Monday, Sep. 05, 1955
The Big Summer
Tradition has it that when hot weather spreads across the land, U.S. business slides into a slump. But in prosperous 1955, with Americans earning bigger wages, going more places, buying more goods, spending more money than ever before, the season's usual slump never came. As U.S. businessmen quickened their pace last week for September's bracing upturn, all signs pointed to the best autumn ever.
Summer wages had never been better.
July take-home pay for a factory worker with three dependents averaged $69.84 a week, up almost 6% from last year; for the seventh month in a row U.S. factories hired more workers than they separated. In August new claims for unemployment benefits dropped to 173,300, the lowest level in two years. Though farm income --the economy's soft spot--dipped 4% below last year for the first seven months, receipts for July took the normal seasonal gain over June, rose 10%, to $2.1 billion. "Most farmers," said Under Secretary True D. Morse, "are keeping financially sound."
Gains on the Rails. The summer of prosperity meant that Americans could and did enjoy themselves. Resorts were packed with vacationers. At home they snapped up more airconditioners, bought more motorboats, spent more money fixing up homes and lawns and gardens. In mid-August the nation's department stores showed a 6% sales gain over the comparable week for 1954. In fact, spending was so free that a cloud of inflation loomed on the horizon. Farm equipment prices moved up (an average, 6% for Ford Motor Co., 7% for Caterpillar Tractor Co. and Deere & Co.); building materials, coal, work clothes and soft goods were edging upward.
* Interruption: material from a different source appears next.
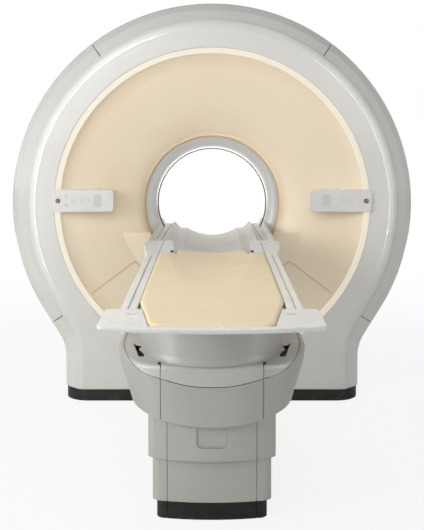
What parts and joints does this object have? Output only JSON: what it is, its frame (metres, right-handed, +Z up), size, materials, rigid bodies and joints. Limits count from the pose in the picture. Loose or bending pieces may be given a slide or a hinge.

But Administration economists were carefully watching the trend (TIME, Aug. 15).
Industry caught the spirit of optimism.
Dow Chemical Co. President Leland I. Doan, after telling stockholders that 1955 sales were running 18% ahead of 1954, said: "The outlook has never been better." Railroads were doing well. Union Pacific turned in a seven-month net of $42,388,048, up 20% from the comparable period of last year, and Illinois Central lifted its net a thumping 54% to $14 million. With 1956 auto production just getting under way and heavy construction still booming, steelmakers, already at 91.4% of capacity, wondered how they could fill their fall orders. The magazine Iron Age said that the demand for steel would sustain operations at 100% of capacity if only the steelmakers could reach that goal.
Roses on Wall Street. On the strength of all the rosy reports, the stock market, after a four-week pause to adjust itself to tightened credit (TIME, Aug. 29), bulled up again. Metals, railroads and building materials strode ahead, and the Dow-Jones industrial index closed the week at 463.70, a climb of more than 10 points for the week.
As summer closed with a flourish, the National Industrial Conference Board reported what businessmen thought about the rest of the year. Of the 131 major manufacturers in its survey, most thought that the record levels of employment (65 million) and gross national product ($385 billion) would hold up. Sales, production and capital expenditures might soar even higher. Half predicted that second-half profits would be even better than the year's first half, and more than three-fourths predicted that 1955 earnings before taxes would easily surpass 1954's. Said the N.I.C.B.: "Business in the remainder of 1955 will be just as good as it was during the record first half, if not better."